Queridos amigos, queridos
ciudadanos de Lavey-Morcles, queridos feligreses de las Parroquias católicas y
protestantes.
Me incumbe transmitir un
mensaje en nombre de las iglesias. Todavía no hace un año que llegué a Suiza.
De origen: español. Por matrimonio: Suizo. Entonces me concederéis que diga que
soy suizo del extranjero. Mi mirada, pues se da todavía desde el exterior. Es
una mirada nueva. Una mirada que puede dar a las cosas su dimensión real. Tanto
es verdad que con el tiempo acabamos por banalizar la realidad.
Suizo pues del
extranjero. Y europeo. Así como probablemente algunos de vosotros. Suizo en
medio de Europa, hoy no podemos negar esta realidad. Estamos en medio de una Europa
en crisis. Suiza, por supuesto, tiene también sus problemas. También hay sectores
de la población que están tocados, empresas, y familias.
Pero compruebo valores:
una cultura del trabajo bien hecho, del esfuerzo, del orden, de la
responsabilidad, de la honradez. Pilares que no hay que abandonar, que conviene
transmitir, en familia, en la escuela, en la catequesis. También el respeto de
la naturaleza que nos da sus frutos, que nos alimenta: leche y miel, queso y
vino, frutas, manzanas y albaricoques… El amor a la tierra. Fundamental para estar
arraigado en lo esencial. Y también el
pilar de la austeridad. Europa del norte lo impone a la del sur. Aquí forma
parte de nuestras costumbres. A nivel personal, doméstico, colectivo y de las
administraciones públicas, incluso a precio de renuncias y de sacrificios.
Y ya que hablamos de
pilares... Sabemos que cuanto más queremos construir alto y grande, más los
pilares deben ser fuertes y profundos. Los pilares no los vemos. Y sin embargo
sostienen la casa. El bienestar se mantiene a golpe de virtudes invisibles: la
constancia, una voluntad renovada, una fuerza de resistencia para no abandonar.
Estas virtudes son el fundamento escondido para una vida y para una sociedad
que se construye sobre buenos cimientos.
Esta noche los fuegos se
encienden. En los pueblos, los campos, y sobre las cumbres. Los fuegos indican una presencia. Sea en Lavey o en
Morcles, en Bex o en Saint Maurice. Cada fuego indica que aquí, y allí, hay
gentes dispuestas a movilizarse para ayudar. No hay seguridad si no hay
solidaridad.
Una identidad común, en
el respeto de las diferencias y de las identidades locales.

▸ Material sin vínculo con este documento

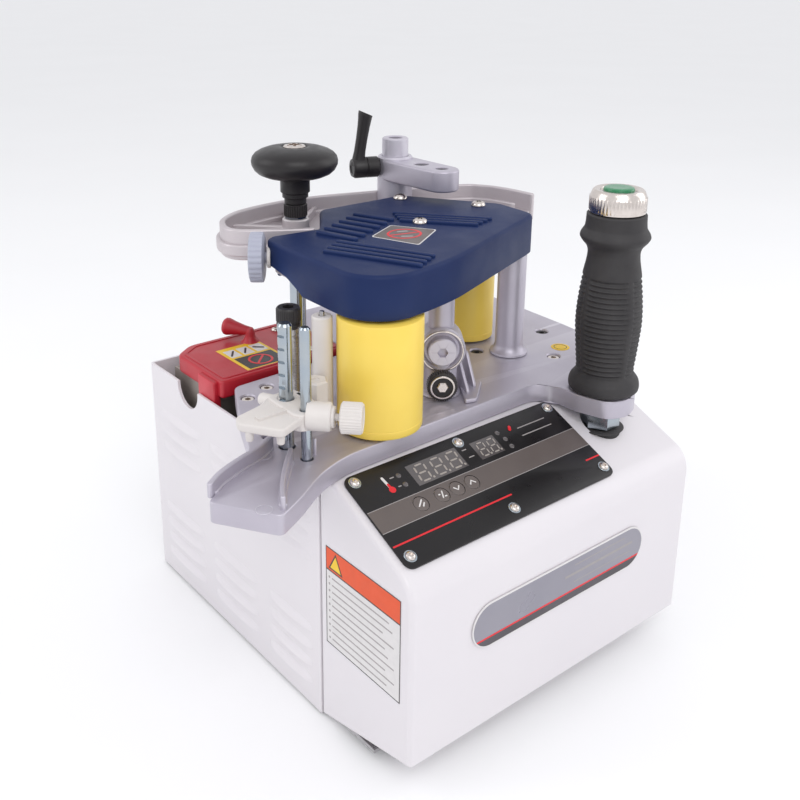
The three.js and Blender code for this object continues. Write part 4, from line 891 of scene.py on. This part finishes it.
CUTTER_AXIS = (-0.6, -0.8, 0)
boss_centre, wheel_centre = at(110, 102, 207), at(110, 102, 185.8)
cutter_column = upright(110, 102, [
    (0, SEAT), (13, SEAT), (13.2, 176.4), (12.2, 177.6), (10.8, 178.8), (10.5, 180), (10.5, 197.5),
    (10, 199.4), (8.6, 200.4), (8, 202), (8, 245.4), (7.4, 246), (0, 246),
], 64)
cutter_boss = carve(
    turned(boss_centre, CUTTER_AXIS, [
        (0, -8), (13.6, -8), (14.5, -7), (14.5, 9.3), (13.7, 10.3), (12, 10.3), (11.2, 9.6),
        (10.8, 8.2), (9.4, 8.2), (9, 8.8), (9, 13.2), (8.3, 14), (0, 14),
    ], 80),
    peg(boss_centre, CUTTER_AXIS, 3.4, 11, 20),
)
piece("cutter_column", join(cutter_column, cutter_boss), CAST, node="cutter_bracket")
piece("cutter_spring_ring", collar(boss_centre, CUTTER_AXIS, 13.4, 12.2, 10.2, 11.4, 0.4), NICKEL)
piece("tension_wheel_knurled", turned(wheel_centre, CUTTER_AXIS, [
    (0, 5), (2, 5), (2, 10.9), (8.4, 10.9), (9.2, 11.5), (9.2, 17.2), (8.4, 17.9), (6.9, 17.9),
    (6.5, 17.2), (0, 17.2),
], 168, knurl(0.3, 42, 9)),
      BLACK, "tension_wheel", "tension_wheel")
piece("tension_wheel_rim", collar(wheel_centre, CUTTER_AXIS, 7.6, 6.4, 17.1, 18.4, 0.3), NICKEL,
      "tension_wheel")
piece("tension_wheel_hub", turned(wheel_centre, CUTTER_AXIS, [
    (0, 17), (3.6, 17), (3.6, 18), (3, 18.6), (0, 18.6)], 6), NICKEL, "tension_wheel")

blade_foot = plate([rounded([(109, 77.6, 2), (117, 75.5, 2), (137, 92, 2), (137, 108.5, 2),
                             (122, 108.5, 2), (122, 96, 3)], 5)], SEAT, 178.5, 0.6, 2)


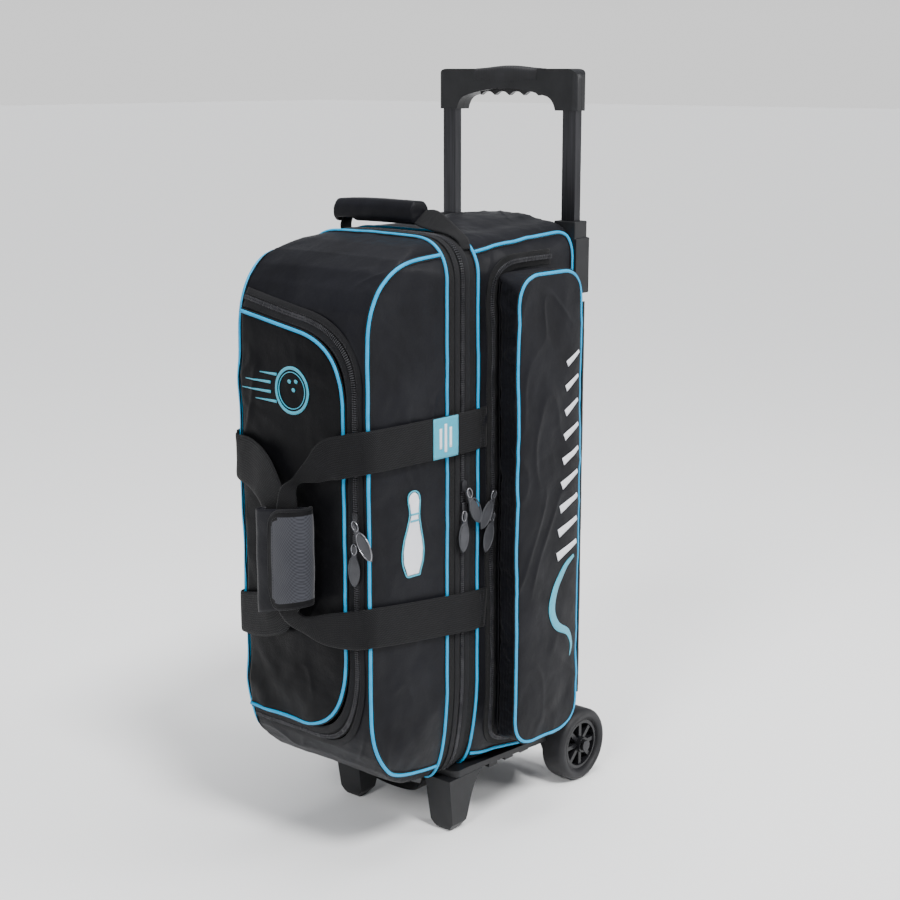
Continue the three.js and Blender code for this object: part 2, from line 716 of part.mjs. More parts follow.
for (const [name, side] of [['right', 1], ['left', -1]]) {
  add(`foot_${name}`, foot(side), PLASTIC);
  for (const [part, shape, material] of [['tyre', tyre(), RUBBER], ['hub', hub(), PLASTIC]]) {
    const wheel = add(`wheel_${part}_${name}`, shape, material);
    wheel.position.set(side * WHEEL_X, WHEEL_Y, WHEEL_RADIUS);
    if (side < 0) wheel.rotation.z = Math.PI;
  }
  const outer = tubeSection(OUTER_TUBE, OUTER_TUBE.bottom, OUTER_TUBE.top);
  const inner = tubeSection(TUBE, INNER_TUBE.bottom, INNER_TUBE.top);
  const trolley = [
    ['outer_tube', outer, TUBE_METAL],
    ['collar', collar(), PLASTIC],
    ['skid_rail', skidRail(), PLASTIC],
    ['inner_tube', inner, TUBE_METAL],
    ['lock_block', lockBlock(), PLASTIC],
  ];
  for (const [part, shape, material] of trolley) {
    add(`${part}_${name}`, shape, material).position.set(side * TUBE_X, TUBE_Y, 0);
  }
  add(`pocket_cover_${name}`, pocketCover(side), FABRIC);
}

add('grip_front', gripShell(GRIP.front, TUBE_Y - FIT / 2), PLASTIC);
add('grip_rear', gripShell(TUBE_Y + FIT / 2, GRIP.rear), PLASTIC);
add('grip_overmould', overmould(), RUBBER);
add('release_trigger', releaseTrigger(), PLASTIC);

add('lid_shell', lidShell(), FABRIC);
add('lid_zip_tape', zipRing(-ZIP_BAND, -0.4), ZIP);
add('lid_partition', lidPartition(), LINING);
add('door_zip_tape', doorZip(), ZIP);
add('shoe_door', shoeDoor(), FABRIC);

for (const [name, low] of [['upper', UPPER_STRAP], ['lower', LOWER_STRAP]]) {
  add(`left_strap_${name}`, strap(SIDE_RUN, -1, low), WEB);
}
add('left_loop', leftLoop(), WEB);
add('right_loop', rightLoop(), WEB);
add('handle_wrap', handleWrap(), FABRIC_GREY);
add('grab_webbing', grabWebbing(), WEB);
add('grab_pad', grabPad(), FABRIC);
add('bottom_handle', bottomHandle(), WEB);

const POCKET_ZIP = 57; // y of the side pockets' zips
addZip('main', HALF_WIDTH + FIT, 0, 0, 480, [0.5, -0.1]);
addZip('door', DOOR.right + 16, -LID_DEPTH, -Math.PI / 2, 466, [0.65, 0]);
addZip('right_pocket', HALF_WIDTH + FIT, POCKET_ZIP, 0, 468, [-0.6, -0.35]);
addZip('left_pocket', -HALF_WIDTH - FIT, POCKET_ZIP, Math.PI, 468, [0.6, 0.35]);

export default bag;
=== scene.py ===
import math

import bpy
import numpy as np
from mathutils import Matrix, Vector
from mathutils.bvhtree import BVHTree


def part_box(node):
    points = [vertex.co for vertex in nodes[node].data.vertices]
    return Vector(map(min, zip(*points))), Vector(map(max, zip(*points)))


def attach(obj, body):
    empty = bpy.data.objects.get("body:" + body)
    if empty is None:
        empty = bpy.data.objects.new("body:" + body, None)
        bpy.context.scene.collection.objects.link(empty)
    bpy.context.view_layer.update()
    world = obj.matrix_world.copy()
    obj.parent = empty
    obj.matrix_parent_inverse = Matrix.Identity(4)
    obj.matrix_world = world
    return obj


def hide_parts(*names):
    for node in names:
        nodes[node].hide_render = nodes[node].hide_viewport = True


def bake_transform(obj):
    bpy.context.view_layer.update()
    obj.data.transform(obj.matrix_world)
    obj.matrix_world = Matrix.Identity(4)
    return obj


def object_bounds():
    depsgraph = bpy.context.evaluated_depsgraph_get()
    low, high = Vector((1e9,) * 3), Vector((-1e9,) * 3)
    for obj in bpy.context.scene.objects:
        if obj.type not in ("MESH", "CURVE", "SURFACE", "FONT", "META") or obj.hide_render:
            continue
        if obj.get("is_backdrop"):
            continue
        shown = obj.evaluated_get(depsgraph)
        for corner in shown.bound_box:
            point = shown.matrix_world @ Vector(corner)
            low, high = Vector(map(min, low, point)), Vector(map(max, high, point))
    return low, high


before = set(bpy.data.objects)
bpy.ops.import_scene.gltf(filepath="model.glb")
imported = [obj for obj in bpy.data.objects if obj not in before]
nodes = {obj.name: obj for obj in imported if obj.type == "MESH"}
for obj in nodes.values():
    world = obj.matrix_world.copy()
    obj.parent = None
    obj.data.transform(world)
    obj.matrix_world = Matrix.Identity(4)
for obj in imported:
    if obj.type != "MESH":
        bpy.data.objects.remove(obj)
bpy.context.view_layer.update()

MM = 0.001
PLANE_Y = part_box("lid_zip_tape")[1].y + 0.4 * MM  # the closing plane of the main zip
SIDES = (("right", 1), ("left", -1))


# ------------ coordinates
# Sizes are written in millimetres in the bag's own frame: the zip's closing plane is y = 0 and
# the floor is z = 0. at() turns them into the row frame, in metres.
def at(points):
    out = np.array(points, float) * MM
    out[..., 1] += PLANE_Y
    return out


def back(points):
    out = np.array(points, float)
    out[..., 1] -= PLANE_Y
    return out / MM


def step(low, high, value):
    t = np.clip((value - low) / (high - low), 0, 1)
    return t * t * (3 - 2 * t)


def unit(vectors):
    return vectors / np.maximum(np.linalg.norm(vectors, axis=-1, keepdims=True), 1e-12)


def side_plane(flat, x):
    """A line drawn as (y, z), on the plane at x."""
    return np.stack([np.full(len(flat), float(x)), flat[:, 0], flat[:, 1]], axis=1)


def front_plane(flat, y):
    """A line drawn as (x, z), on the plane at y."""
    return np.stack([flat[:, 0], np.full(len(flat), float(y)), flat[:, 1]], axis=1)


def run_of(line):
    """The distance along the line at each of its points."""
    return np.concatenate([[0], np.cumsum(np.linalg.norm(np.diff(line, axis=0), axis=1))])


# ------------ paths
def even(points, spacing, closed=False):
    """The same line with points at even spacing."""
    p = np.array(points, float)
    if closed:
        p = np.vstack([p, p[:1]])
    run = run_of(p)
    count = max(3, int(round(run[-1] / spacing)))
    where = np.linspace(0, run[-1], count + 1)
    if closed:
        where = where[:-1]
    return np.stack([np.interp(where, run, p[:, k]) for k in range(p.shape[1])], axis=1)


def curve(points, spacing=3.0, closed=False):
    """A smooth line through the points."""
    p = np.array(points, float)
    n = len(p)
    dense = []
    for i in range(n if closed else n - 1):
        if closed:
            a, b, c, d = (p[(i + k) % n] for k in (-1, 0, 1, 2))
        else:
            b, c = p[i], p[i + 1]
            a = p[i - 1] if i else 2 * b - c
            d = p[i + 2] if i + 2 < n else 2 * c - b
        t = np.linspace(0, 1, 16, endpoint=False)[:, None]
        dense.append(
            0.5 * (2 * b + (c - a) * t + (2 * a - 5 * b + 4 * c - d) * t**2 + (3 * b - a - 3 * c + d) * t**3)
        )
    if not closed:
        dense.append(p[-1:])
    return even(np.vstack(dense), spacing, closed)


def drawn(start, *segments):
    """A line of straight and quadratic segments: each is (end,) or (control, end)."""
    points = [np.array(start, float)]
    for segment in segments:
        here, end = points[-1], np.array(segment[-1], float)
        control = np.array(segment[0], float) if len(segment) == 2 else (here + end) / 2
        for t in np.linspace(0, 1, 17)[1:]:
            points.append((1 - t) ** 2 * here + 2 * t * (1 - t) * control + t * t * end)
    return np.array(points)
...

Estos fuegos indican el encuentro. El lugar donde la
familia se reúne, donde la comunidad se reúne. Para que todos juntos se puedan
calentar. No hay sociedad estable sin una cultura de la interdependencia en el
compartir. Donde cada uno puede hablar y ser escuchado. Donde cada historia
personal puede ser acogida y encontrar un sitio para existir.
Los fuegos indican la fiesta. Tomar tiempo para dar
un lugar a la alegría, a la convivencia. La fiesta para gozar de las partes más
elevadas y soleadas del edificio. Para que haya alternancia y equilibrio entre
el esfuerzo y el gozo. El trabajo y el descanso. La actividad individual y la
amistad.
Los fuegos indican la purificación. No hablo de
perfección. Tampoco quiero dar lecciones de moral. Hablo de purificación tanto
en cuánto es verdad que toda sociedad
necesita también quitarse el lastre de todo aquello que es inútil. Reformar sus
leyes y sus instituciones. Reconocer en
el plano personal y colectivo lo que es necesario rechazar, y lo que no
contribuye a la felicidad. Incluso pagando el precio, lo sabemos, de debates
profundos y de conflictos de adaptación.
Los fuegos, finalmente,
indican un estado de la vigilancia.
Por la noche, los que velan alimentan un fuego para alumbrarse, calentarse y
protegerse. Vivimos en un tiempo, de incertidumbres. Los puntos de referencia
cambian. En este tiempo, el fuego de la fe, el fuego de la esperanza, y el
fuego del amor, pueden guardarnos en estado de vigilia, y hacernos capaces, de
dar lo mejor de nosotros mismos, en toda circunstancia.